- Shirabad Location within Iran
- Coordinates: 37°45′09″N 45°09′00″E﻿ / ﻿37.75250°N 45.15000°E
- Country: Iran
- Province: West Azerbaijan
- County: Urmia
- Bakhsh: Nazlu
- Rural District: Nazlu-e Shomali

Population (2006)
- • Total: 143
- Time zone: UTC+3:30 (IRST)
- • Summer (DST): UTC+4:30 (IRDT)

= Shirabad, West Azerbaijan =

Shirabad (شيراباد; Shīrābād) (Note: Also known as Šīrābād and Shīr-Ābād.) is a village in Nazlu-e Shomali Rural District, Nazlu District, Urmia County, West Azerbaijan Province, Iran. At the 2006 census, its population was 143, in 40 families.
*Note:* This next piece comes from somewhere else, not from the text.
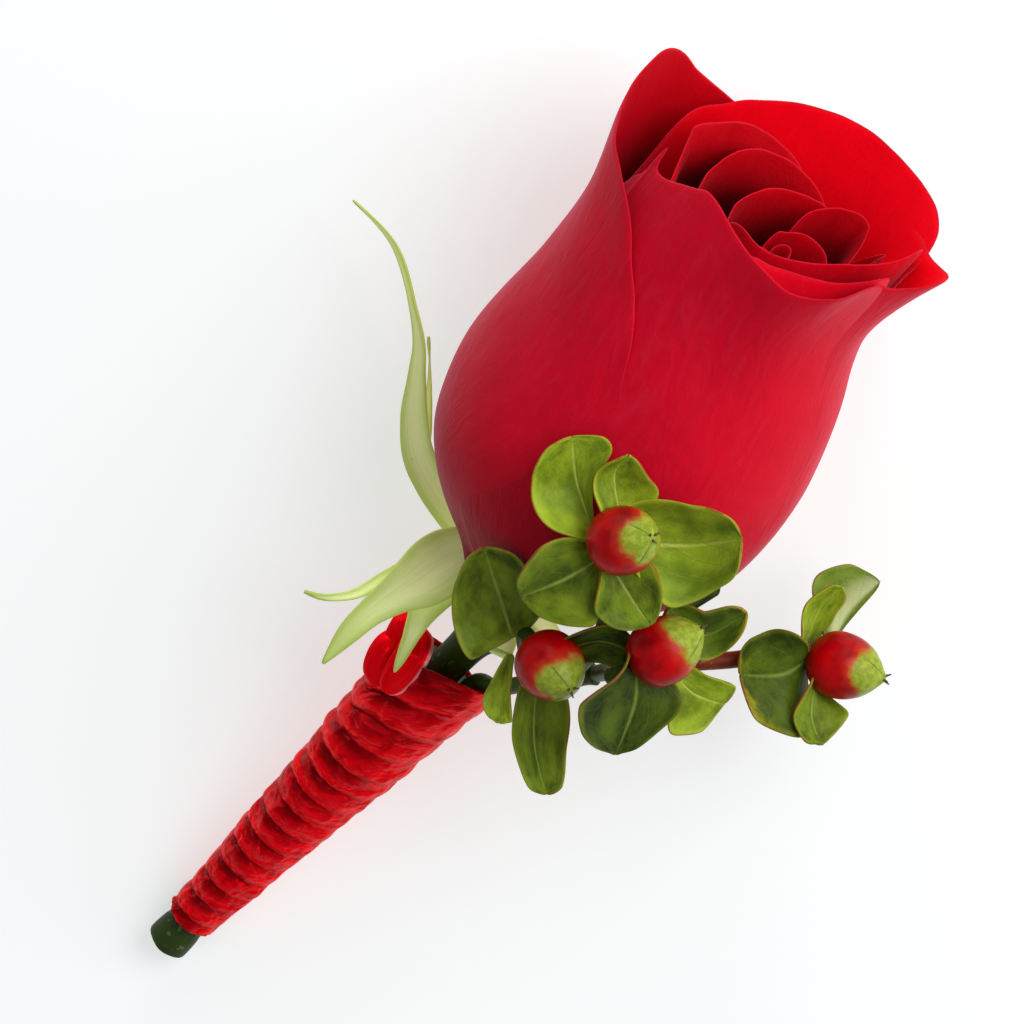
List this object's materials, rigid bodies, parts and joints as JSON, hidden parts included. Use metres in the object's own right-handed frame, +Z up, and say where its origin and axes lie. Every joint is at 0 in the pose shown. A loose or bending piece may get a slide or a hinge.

The village has at least one Armenian church.

==History==
In 1862, Shirabad was inhabited by 40 Church of the East families and was served by two priests and the Church of Mār Shallīṭā, according to the Russian archimandrite Sophoniah. There were 31 Church of the East families at the village with two priests and one functioning church by 1877, as per Edward Lewes Cutts. The village was entirely populated by Christians prior to the First World War, according to the list prepared by Basil Nikitin, the Russian consul at Urmia. It was located in the Anzel district.

==Bibliography==

- Al-Jeloo, Nicholas (2015). "Persian Christians: Assyrian art and architecture of Urmia as an example of regional cultural expression"
- Wilmshurst, David (2000). "The Ecclesiastical Organisation of the Church of the East, 1318–1913"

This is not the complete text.